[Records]
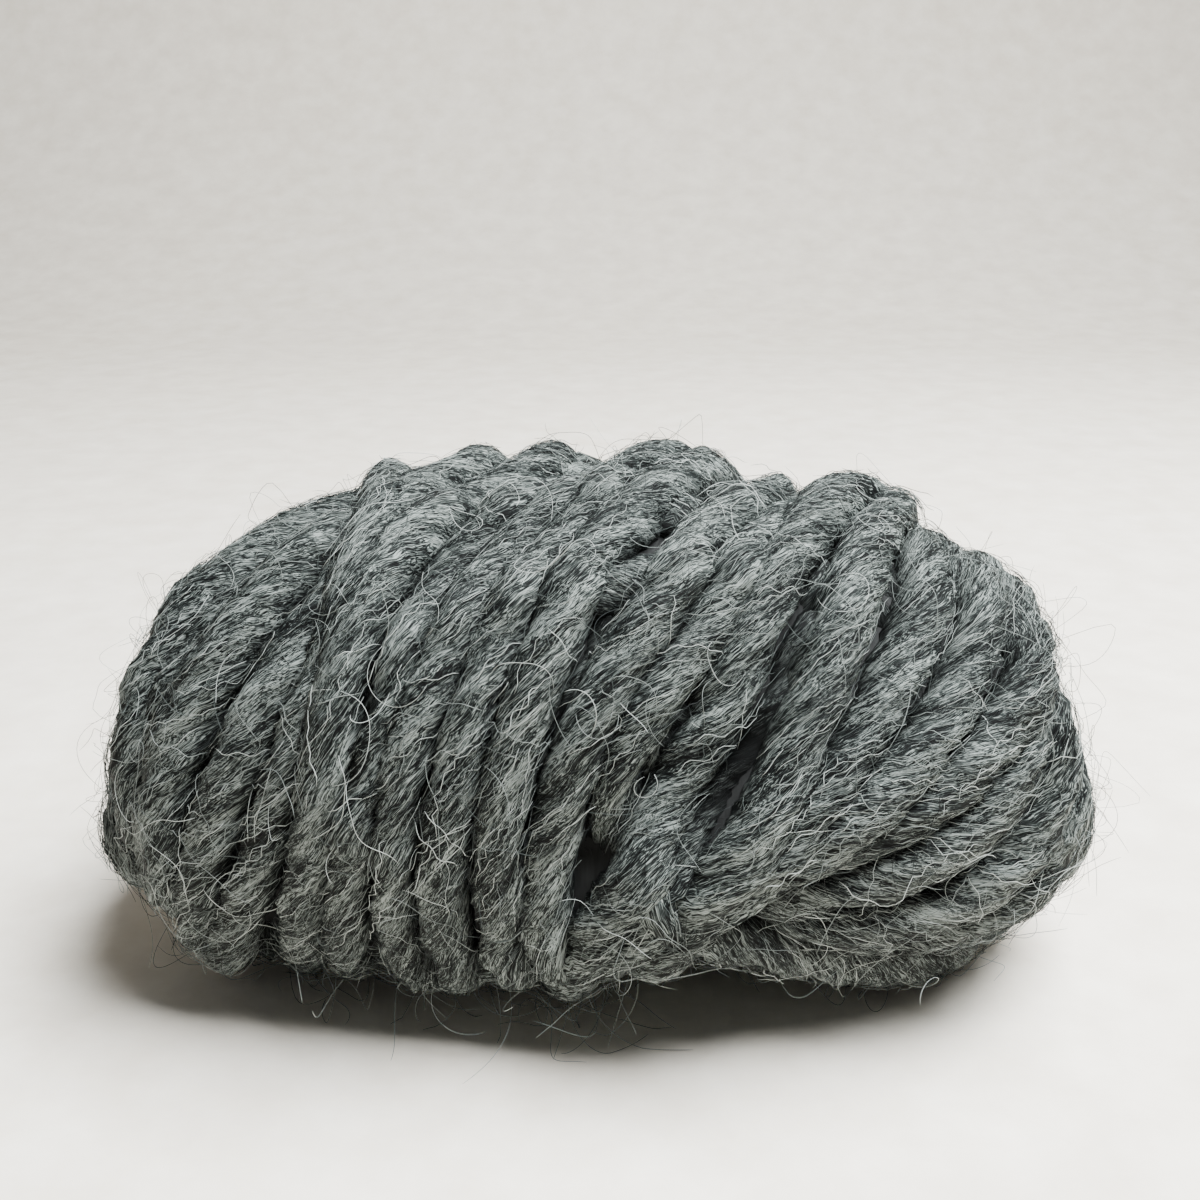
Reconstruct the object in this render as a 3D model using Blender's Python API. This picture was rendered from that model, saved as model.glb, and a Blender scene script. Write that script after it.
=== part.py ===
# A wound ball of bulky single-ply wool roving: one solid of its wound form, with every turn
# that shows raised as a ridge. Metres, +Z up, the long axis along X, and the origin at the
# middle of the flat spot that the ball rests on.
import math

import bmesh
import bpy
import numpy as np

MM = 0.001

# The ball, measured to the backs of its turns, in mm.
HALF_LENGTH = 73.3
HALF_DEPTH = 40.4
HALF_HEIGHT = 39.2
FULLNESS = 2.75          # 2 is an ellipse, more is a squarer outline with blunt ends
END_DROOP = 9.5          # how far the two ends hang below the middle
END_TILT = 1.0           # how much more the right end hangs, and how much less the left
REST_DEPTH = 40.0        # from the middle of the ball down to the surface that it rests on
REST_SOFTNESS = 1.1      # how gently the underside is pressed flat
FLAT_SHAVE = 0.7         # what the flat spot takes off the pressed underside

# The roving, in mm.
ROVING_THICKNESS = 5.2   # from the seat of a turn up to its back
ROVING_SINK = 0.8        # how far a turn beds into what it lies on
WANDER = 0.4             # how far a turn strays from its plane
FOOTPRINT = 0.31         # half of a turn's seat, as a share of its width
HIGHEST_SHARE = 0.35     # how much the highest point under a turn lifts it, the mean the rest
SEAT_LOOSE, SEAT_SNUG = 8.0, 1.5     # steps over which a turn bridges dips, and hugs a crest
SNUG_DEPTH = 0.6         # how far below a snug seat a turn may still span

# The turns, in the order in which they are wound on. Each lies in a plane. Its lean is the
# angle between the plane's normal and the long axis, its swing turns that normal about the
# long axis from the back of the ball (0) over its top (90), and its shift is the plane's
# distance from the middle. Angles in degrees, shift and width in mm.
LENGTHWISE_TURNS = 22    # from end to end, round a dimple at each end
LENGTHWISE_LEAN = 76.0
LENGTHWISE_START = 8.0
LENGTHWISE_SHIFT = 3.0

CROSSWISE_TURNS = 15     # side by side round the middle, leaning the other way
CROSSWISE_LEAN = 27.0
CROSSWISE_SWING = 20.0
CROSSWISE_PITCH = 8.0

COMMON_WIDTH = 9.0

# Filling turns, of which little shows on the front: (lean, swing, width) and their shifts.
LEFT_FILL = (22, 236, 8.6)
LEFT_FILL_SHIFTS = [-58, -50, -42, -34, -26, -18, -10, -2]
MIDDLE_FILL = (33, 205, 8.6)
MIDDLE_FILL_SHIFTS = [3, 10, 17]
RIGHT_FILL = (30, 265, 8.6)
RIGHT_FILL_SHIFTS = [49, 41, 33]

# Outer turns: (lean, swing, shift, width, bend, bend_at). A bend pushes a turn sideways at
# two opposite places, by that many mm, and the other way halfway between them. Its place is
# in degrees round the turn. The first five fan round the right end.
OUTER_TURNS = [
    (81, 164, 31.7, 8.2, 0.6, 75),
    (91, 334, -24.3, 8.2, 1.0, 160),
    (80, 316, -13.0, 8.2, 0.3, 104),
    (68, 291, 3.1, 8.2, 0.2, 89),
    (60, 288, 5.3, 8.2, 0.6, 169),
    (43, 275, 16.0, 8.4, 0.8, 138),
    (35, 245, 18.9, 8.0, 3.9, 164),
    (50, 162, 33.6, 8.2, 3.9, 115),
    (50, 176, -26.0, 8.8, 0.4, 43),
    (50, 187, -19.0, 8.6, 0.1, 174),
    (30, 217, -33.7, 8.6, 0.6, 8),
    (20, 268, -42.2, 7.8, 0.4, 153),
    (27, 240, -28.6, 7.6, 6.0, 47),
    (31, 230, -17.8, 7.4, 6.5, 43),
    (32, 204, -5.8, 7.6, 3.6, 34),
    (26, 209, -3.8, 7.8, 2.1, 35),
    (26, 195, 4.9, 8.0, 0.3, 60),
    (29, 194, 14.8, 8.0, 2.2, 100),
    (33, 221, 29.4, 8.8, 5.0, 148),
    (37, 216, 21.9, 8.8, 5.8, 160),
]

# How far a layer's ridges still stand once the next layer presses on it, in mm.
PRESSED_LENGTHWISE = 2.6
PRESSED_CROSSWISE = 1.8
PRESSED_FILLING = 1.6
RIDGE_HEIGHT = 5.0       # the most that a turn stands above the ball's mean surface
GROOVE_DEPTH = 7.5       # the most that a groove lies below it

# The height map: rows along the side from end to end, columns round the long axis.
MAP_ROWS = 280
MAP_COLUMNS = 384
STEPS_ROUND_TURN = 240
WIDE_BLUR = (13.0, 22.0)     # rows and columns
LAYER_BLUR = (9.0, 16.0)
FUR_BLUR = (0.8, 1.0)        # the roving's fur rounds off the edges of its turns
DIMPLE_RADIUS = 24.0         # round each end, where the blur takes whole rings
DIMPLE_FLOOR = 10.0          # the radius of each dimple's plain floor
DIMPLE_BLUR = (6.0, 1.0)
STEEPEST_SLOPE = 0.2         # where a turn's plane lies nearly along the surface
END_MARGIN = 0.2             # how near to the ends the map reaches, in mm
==
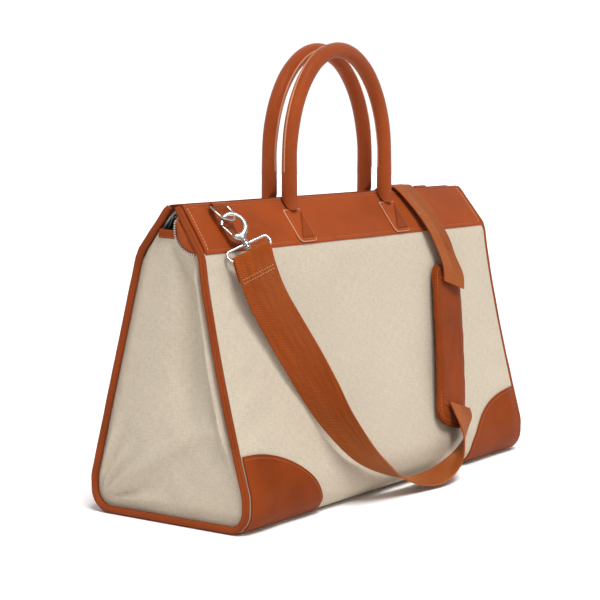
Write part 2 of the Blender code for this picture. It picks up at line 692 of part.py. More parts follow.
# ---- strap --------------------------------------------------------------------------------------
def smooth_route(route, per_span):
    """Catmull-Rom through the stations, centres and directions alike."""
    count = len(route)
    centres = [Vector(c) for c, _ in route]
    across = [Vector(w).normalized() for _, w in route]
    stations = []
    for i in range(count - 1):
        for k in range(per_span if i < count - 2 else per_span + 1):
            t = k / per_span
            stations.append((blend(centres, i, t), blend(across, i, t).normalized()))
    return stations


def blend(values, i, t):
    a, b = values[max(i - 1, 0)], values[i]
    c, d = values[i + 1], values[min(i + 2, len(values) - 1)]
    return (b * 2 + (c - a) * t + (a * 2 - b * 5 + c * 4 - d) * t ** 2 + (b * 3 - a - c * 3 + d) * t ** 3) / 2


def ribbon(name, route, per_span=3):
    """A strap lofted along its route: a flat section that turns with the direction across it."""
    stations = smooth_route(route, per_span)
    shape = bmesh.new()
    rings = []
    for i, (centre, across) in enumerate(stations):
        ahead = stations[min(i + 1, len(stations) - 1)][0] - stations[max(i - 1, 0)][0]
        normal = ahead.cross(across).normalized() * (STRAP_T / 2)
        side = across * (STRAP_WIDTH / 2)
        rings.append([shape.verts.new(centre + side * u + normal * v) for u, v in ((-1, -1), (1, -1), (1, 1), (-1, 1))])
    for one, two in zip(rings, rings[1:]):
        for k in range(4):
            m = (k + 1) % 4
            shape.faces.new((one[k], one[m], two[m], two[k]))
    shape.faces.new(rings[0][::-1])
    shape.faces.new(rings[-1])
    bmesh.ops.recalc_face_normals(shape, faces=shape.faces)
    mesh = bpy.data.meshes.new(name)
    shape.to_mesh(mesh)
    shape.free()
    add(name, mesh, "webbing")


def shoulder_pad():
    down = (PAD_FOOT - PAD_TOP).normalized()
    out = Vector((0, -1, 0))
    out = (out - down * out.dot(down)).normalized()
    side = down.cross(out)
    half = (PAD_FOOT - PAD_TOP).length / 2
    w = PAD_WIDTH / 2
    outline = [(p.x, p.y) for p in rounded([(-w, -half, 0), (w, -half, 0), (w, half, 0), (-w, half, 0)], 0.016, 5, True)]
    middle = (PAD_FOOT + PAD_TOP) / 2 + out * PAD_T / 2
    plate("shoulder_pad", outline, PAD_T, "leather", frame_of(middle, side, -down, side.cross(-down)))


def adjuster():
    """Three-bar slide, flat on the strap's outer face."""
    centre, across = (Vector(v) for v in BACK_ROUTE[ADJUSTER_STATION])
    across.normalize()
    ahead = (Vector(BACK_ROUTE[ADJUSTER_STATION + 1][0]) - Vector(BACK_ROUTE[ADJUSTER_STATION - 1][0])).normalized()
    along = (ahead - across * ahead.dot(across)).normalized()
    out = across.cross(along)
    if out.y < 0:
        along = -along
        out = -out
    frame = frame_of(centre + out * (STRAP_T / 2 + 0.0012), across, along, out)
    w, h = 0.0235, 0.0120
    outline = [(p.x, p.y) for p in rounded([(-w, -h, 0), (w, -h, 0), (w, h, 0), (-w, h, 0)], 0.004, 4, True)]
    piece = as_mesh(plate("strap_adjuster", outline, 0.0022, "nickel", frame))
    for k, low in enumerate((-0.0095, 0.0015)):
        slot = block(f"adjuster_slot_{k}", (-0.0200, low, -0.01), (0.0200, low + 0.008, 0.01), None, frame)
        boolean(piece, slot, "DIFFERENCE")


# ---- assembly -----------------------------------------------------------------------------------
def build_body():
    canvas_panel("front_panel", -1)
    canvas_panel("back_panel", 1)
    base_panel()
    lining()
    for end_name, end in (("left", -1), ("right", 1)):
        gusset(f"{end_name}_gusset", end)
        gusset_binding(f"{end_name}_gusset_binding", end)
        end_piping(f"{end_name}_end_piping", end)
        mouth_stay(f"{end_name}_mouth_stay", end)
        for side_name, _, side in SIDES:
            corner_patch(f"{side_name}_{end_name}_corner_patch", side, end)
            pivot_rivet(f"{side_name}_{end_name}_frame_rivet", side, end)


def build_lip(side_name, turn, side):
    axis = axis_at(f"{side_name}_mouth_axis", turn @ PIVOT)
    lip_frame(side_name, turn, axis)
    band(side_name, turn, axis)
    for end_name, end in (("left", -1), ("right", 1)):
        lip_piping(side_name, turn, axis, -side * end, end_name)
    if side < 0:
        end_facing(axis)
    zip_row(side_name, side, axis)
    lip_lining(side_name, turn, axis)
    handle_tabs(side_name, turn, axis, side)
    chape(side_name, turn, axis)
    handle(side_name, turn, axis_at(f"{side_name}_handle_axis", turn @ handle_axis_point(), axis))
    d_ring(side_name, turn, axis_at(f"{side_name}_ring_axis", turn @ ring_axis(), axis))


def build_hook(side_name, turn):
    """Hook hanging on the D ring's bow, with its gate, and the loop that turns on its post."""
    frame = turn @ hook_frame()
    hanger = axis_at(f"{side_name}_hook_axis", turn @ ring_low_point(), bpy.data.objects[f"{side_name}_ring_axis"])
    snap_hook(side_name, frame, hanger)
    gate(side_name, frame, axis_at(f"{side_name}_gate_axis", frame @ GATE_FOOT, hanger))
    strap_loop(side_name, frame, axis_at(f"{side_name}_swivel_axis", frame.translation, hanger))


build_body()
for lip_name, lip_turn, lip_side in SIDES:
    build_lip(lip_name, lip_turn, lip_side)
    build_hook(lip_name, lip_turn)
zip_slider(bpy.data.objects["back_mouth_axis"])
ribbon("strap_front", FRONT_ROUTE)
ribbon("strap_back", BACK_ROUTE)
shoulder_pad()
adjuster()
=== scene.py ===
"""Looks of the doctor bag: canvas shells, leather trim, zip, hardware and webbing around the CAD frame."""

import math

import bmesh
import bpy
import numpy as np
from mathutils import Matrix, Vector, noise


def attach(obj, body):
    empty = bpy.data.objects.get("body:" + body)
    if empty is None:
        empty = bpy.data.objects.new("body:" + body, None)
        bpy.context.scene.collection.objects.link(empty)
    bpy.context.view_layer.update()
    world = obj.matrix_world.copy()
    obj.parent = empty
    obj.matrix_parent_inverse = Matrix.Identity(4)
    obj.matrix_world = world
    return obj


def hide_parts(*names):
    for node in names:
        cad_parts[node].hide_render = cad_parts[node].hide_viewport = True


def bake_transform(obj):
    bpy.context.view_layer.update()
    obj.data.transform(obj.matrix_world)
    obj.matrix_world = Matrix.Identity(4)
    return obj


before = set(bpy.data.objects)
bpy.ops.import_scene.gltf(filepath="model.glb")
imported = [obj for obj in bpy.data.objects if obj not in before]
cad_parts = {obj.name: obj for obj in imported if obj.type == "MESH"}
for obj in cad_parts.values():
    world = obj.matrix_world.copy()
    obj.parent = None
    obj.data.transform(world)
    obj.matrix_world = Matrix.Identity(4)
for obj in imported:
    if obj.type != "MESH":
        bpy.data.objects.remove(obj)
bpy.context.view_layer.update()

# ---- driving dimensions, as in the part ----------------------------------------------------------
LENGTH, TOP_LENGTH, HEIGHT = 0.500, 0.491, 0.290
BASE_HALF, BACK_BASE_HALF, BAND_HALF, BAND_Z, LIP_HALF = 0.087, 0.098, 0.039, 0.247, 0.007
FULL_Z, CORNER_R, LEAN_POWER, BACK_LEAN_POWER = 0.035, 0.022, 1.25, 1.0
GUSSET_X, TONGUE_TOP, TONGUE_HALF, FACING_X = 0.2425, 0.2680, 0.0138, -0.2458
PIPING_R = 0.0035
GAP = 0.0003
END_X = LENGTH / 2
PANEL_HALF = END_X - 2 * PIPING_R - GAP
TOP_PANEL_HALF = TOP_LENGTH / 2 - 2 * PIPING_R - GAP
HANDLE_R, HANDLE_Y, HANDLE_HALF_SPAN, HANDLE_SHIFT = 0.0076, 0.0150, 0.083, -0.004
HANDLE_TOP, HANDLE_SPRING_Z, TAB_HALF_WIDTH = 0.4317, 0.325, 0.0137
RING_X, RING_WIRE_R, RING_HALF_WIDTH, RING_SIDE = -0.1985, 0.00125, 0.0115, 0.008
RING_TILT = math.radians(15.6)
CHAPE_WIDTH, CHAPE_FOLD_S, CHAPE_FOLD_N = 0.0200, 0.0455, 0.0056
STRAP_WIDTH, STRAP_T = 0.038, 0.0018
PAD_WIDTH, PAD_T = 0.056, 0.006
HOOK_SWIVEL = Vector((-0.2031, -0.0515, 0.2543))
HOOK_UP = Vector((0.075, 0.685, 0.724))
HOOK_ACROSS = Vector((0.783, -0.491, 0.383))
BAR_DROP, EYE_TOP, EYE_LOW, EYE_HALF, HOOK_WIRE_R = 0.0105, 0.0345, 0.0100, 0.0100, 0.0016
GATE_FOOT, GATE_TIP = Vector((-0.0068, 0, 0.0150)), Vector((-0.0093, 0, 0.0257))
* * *
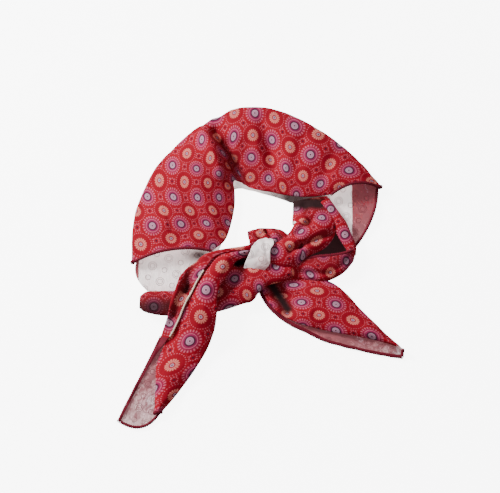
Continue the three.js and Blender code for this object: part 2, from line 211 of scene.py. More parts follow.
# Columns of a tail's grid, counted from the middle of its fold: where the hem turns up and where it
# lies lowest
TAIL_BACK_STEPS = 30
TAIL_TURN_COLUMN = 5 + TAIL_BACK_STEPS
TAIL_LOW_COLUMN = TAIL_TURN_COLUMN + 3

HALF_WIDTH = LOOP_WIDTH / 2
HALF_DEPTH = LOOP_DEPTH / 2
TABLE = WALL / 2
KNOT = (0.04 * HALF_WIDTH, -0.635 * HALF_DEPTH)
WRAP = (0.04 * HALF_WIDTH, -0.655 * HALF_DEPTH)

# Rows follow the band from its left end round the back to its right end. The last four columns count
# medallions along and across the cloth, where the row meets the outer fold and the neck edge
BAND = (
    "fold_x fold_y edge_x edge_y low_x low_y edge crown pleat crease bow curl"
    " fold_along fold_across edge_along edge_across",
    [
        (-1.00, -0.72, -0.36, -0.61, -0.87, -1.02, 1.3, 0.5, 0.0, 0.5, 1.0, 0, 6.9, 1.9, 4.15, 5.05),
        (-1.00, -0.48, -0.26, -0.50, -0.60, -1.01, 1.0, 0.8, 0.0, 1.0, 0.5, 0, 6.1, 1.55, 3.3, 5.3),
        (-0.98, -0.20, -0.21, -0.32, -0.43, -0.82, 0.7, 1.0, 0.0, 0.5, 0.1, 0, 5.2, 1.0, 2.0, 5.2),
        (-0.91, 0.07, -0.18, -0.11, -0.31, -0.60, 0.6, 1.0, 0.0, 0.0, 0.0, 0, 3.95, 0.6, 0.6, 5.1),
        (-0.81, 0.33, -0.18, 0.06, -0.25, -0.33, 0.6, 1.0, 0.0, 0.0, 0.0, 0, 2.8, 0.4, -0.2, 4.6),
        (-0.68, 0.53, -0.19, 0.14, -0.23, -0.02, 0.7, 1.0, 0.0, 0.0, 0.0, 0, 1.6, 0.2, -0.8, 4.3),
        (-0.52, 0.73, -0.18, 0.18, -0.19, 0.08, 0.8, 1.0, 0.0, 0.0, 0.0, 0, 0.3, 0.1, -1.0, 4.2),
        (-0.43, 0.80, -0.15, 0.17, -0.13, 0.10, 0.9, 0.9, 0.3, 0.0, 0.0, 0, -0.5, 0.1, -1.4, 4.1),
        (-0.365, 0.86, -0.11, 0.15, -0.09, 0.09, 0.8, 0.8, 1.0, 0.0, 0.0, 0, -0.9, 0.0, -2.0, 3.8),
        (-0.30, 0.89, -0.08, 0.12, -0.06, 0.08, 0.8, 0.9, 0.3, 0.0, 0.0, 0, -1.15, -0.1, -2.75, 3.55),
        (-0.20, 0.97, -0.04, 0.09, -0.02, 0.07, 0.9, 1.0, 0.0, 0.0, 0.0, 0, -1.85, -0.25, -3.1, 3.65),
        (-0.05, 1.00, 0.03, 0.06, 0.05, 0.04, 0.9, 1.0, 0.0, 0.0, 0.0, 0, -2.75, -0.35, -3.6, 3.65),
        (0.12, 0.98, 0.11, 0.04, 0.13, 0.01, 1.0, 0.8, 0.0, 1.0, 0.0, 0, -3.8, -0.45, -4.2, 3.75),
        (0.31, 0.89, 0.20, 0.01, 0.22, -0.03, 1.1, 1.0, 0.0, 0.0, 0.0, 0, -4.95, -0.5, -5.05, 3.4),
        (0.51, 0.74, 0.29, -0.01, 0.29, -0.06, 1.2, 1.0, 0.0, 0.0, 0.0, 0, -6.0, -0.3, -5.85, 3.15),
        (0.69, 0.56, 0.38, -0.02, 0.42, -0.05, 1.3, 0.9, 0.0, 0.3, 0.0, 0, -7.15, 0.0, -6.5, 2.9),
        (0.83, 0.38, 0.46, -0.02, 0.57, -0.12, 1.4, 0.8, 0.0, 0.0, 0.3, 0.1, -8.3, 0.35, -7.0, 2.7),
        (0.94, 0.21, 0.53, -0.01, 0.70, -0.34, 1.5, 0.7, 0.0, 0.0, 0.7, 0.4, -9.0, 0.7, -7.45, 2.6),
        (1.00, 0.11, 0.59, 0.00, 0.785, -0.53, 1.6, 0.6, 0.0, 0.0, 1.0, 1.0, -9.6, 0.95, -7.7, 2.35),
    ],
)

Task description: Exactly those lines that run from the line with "for lip_name, lip_turn, lip_side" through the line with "bpy.data.objects.remove(obj)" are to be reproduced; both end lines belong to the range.

Correct output:
for lip_name, lip_turn, lip_side in SIDES:
    build_lip(lip_name, lip_turn, lip_side)
    build_hook(lip_name, lip_turn)
zip_slider(bpy.data.objects["back_mouth_axis"])
ribbon("strap_front", FRONT_ROUTE)
ribbon("strap_back", BACK_ROUTE)
shoulder_pad()
adjuster()
=== scene.py ===
"""Looks of the doctor bag: canvas shells, leather trim, zip, hardware and webbing around the CAD frame."""

import math

import bmesh
import bpy
import numpy as np
from mathutils import Matrix, Vector, noise


def attach(obj, body):
    empty = bpy.data.objects.get("body:" + body)
    if empty is None:
        empty = bpy.data.objects.new("body:" + body, None)
        bpy.context.scene.collection.objects.link(empty)
    bpy.context.view_layer.update()
    world = obj.matrix_world.copy()
    obj.parent = empty
    obj.matrix_parent_inverse = Matrix.Identity(4)
    obj.matrix_world = world
    return obj


def hide_parts(*names):
    for node in names:
        cad_parts[node].hide_render = cad_parts[node].hide_viewport = True


def bake_transform(obj):
    bpy.context.view_layer.update()
    obj.data.transform(obj.matrix_world)
    obj.matrix_world = Matrix.Identity(4)
    return obj


before = set(bpy.data.objects)
bpy.ops.import_scene.gltf(filepath="model.glb")
imported = [obj for obj in bpy.data.objects if obj not in before]
cad_parts = {obj.name: obj for obj in imported if obj.type == "MESH"}
for obj in cad_parts.values():
    world = obj.matrix_world.copy()
    obj.parent = None
    obj.data.transform(world)
    obj.matrix_world = Matrix.Identity(4)
for obj in imported:
    if obj.type != "MESH":
        bpy.data.objects.remove(obj)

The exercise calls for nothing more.